▶ Directive
Spot each line that carries the word "bodies"; copy those lines.

** start Data excerpt **

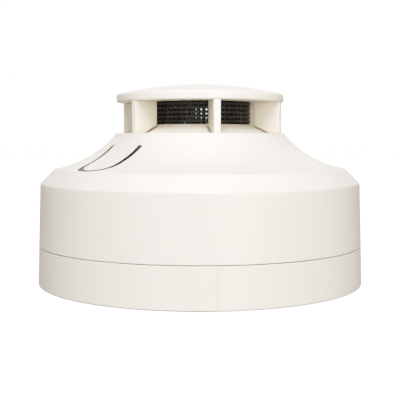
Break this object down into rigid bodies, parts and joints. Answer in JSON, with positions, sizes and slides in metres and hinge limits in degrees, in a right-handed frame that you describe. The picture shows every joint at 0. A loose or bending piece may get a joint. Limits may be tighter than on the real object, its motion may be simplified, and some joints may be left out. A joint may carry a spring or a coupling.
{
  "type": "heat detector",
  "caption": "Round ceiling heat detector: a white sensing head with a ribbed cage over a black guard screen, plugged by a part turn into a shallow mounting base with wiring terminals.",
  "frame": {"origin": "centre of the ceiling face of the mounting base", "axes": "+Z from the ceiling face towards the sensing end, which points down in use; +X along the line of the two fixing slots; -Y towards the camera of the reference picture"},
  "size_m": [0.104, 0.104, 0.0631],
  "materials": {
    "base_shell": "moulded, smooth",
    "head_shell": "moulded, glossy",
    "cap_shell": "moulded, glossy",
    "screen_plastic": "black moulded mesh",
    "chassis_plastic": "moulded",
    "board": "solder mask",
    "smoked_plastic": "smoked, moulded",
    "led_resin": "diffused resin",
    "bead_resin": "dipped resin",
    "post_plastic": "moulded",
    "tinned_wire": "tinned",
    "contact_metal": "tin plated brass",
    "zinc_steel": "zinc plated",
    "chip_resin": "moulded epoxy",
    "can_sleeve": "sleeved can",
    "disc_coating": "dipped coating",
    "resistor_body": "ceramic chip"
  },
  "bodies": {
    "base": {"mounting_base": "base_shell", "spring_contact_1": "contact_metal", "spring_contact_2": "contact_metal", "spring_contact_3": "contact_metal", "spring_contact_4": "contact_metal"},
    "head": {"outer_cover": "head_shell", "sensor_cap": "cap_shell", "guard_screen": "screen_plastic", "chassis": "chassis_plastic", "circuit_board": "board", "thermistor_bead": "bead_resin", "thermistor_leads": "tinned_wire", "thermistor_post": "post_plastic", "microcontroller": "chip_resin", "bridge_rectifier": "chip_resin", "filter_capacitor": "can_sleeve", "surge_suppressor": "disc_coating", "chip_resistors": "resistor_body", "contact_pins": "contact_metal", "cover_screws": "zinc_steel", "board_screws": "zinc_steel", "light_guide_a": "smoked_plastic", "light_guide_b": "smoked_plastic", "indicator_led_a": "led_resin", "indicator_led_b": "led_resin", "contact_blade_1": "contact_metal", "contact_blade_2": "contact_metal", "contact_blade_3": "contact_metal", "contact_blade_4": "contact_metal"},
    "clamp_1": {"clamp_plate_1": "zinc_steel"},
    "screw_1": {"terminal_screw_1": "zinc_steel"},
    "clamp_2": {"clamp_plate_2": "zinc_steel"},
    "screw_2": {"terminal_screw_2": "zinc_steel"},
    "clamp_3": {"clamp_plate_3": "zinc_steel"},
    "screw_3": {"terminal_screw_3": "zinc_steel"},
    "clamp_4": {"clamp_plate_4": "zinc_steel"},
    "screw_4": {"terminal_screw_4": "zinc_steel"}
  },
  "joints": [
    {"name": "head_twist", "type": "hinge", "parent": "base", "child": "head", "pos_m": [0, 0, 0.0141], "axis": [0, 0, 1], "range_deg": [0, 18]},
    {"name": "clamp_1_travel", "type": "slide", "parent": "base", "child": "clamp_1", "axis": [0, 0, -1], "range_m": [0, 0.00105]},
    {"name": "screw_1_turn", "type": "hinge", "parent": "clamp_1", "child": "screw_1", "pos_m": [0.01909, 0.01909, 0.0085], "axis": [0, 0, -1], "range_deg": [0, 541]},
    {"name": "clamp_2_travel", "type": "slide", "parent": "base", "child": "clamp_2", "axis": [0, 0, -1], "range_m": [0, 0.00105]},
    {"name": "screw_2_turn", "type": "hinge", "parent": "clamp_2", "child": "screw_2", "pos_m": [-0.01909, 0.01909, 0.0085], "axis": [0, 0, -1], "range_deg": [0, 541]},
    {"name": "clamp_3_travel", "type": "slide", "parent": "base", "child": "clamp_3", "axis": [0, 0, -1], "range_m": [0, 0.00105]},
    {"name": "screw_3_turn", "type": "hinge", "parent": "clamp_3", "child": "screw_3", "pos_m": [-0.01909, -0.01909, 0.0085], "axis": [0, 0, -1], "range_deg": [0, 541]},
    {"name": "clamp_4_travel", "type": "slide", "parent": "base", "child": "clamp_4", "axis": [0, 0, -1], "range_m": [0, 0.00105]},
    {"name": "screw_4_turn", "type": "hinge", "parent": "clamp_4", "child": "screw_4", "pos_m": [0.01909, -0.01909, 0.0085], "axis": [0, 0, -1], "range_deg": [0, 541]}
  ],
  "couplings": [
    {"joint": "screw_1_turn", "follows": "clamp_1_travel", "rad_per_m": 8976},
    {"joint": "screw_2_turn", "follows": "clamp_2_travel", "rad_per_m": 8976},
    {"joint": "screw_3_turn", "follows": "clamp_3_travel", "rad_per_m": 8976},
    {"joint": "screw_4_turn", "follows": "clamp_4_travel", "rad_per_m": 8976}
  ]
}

** end Data excerpt **

▶ Answer in full
Break this object down into rigid bodies, parts and joints. Answer in JSON, with positions, sizes and slides in metres and hinge limits in degrees, in a right-handed frame that you describe. The picture shows every joint at 0. A loose or bending piece may get a joint. Limits may be tighter than on the real object, its motion may be simplified, and some joints may be left out. A joint may carry a spring or a coupling.
  "bodies": {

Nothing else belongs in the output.